Nokia has used Mobile World Congress 2016 to showcase its advances in speed and security, with a number of 5G breakthroughs and the promise of tighter security through a new acquisition.

@telecoms

February 22, 2016

2 Min Read
Nokia demonstrates 5G breakthroughs at MWC 2016

Nokia has used Mobile World Congress 2016 to showcase its advances in speed and security, with a number of 5G breakthroughs and the promise of tighter security through a new acquisition.

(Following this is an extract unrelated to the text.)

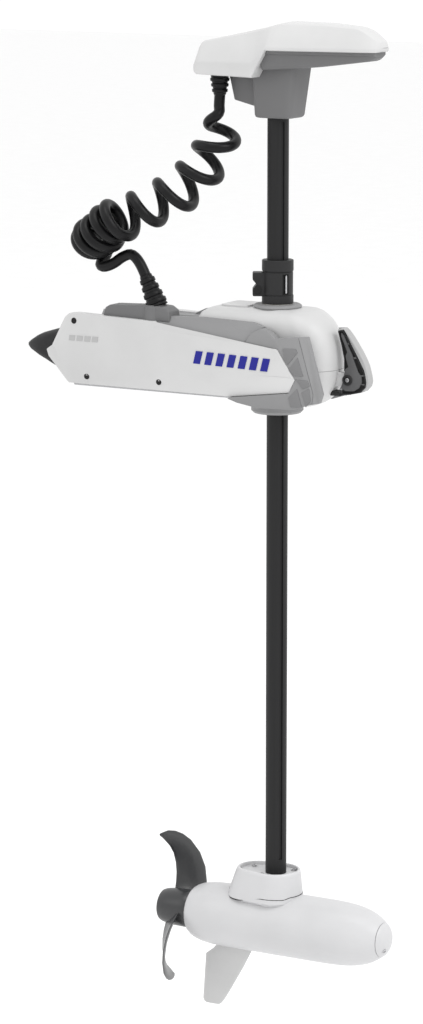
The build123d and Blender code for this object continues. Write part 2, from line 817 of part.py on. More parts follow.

The equipment maker claimed it is the first to run 5G network technology on a commercially available base station and demonstrated interactive virtual reality as a use case on its 5G-ready AirScale radio access technology. Nokia’s 5G access system uses a wider range of spectrum allocations to create 20Gbps throughput and it claimed it has unlocked the potential of new frequencies for multi-Gbps wireless access. The spectrum now includes sub-6 GHz for wide area coverage, with cmWave and mmWave now adding to the comms capacity.

Nokia claimed the demo is proof that operators can bring forward their launch times for 5G and cut costs by migrating their existing LTE infrastructure to early 5G services in 2017. Expect full 5G commercial services expected in 2020, it told visitors to MWC 2016.

The demos showed Nokia’s AirScale Base Station and AirScale Cloud Base Station Server running on Nokia AirFrame IT hardware. The system uses 8×8 MIMO and an optimized frame structure that cuts latency below 1 millisecond. The new ‘ultra-low latency’ and multi-Gbps throughput lets users collaborate in real-time regardless of location, according to Nokia’s multi-user virtual reality demonstration.

Nokia showed how a high-sensitivity receiver for mmWave opens up the use of 64QAM with 2×2 MIMO. The demo also showed it supporting advanced concepts such as beam steering to precisely track end-user location and demand. Nokia gave visitors insights on how to build the final commercial solution, once mmWave is standardized.

Nokia claimed that AirScale Radio Access will radically change the way networks are built and cater for a range of technologies including 2G, 3G, TDD-LTE, FDD-LTE, LTE Advanced and LTE Advanced Pro, which can all run simultaneously in the base station as Single RAN. It claims Airscale also integrates carrier-grade Wi-Fi access and is 5G-ready.

Nokia said that baseband units can be daisy-chained to create virtually unlimited capacity and connectivity to meet the needs of massive IoT connectivity and 5G speeds. Capacity could be further ramped up by another technology showcased at MWC 2016, an AirScale Wi-Fi that uses LTE-Wi-Fi Aggregation to boost LTE capacity. The technology was jointly developed and tested by partner Taiwan Mobile.

In a related announcement, Nokia said it is to buy Canadian software firm Nakina Systems after using its security and orchestration systems for five years on customer projects. The deal is due to complete by April 2016.

As 5G networks, the Internet of Things, Big Data, Software Defined Networks and Cloud services all become increasingly targeted, orchestrating the vast range of security systems needed has become a critical issue, according to Nokia. Nakina’s main customers are global operators and service providers.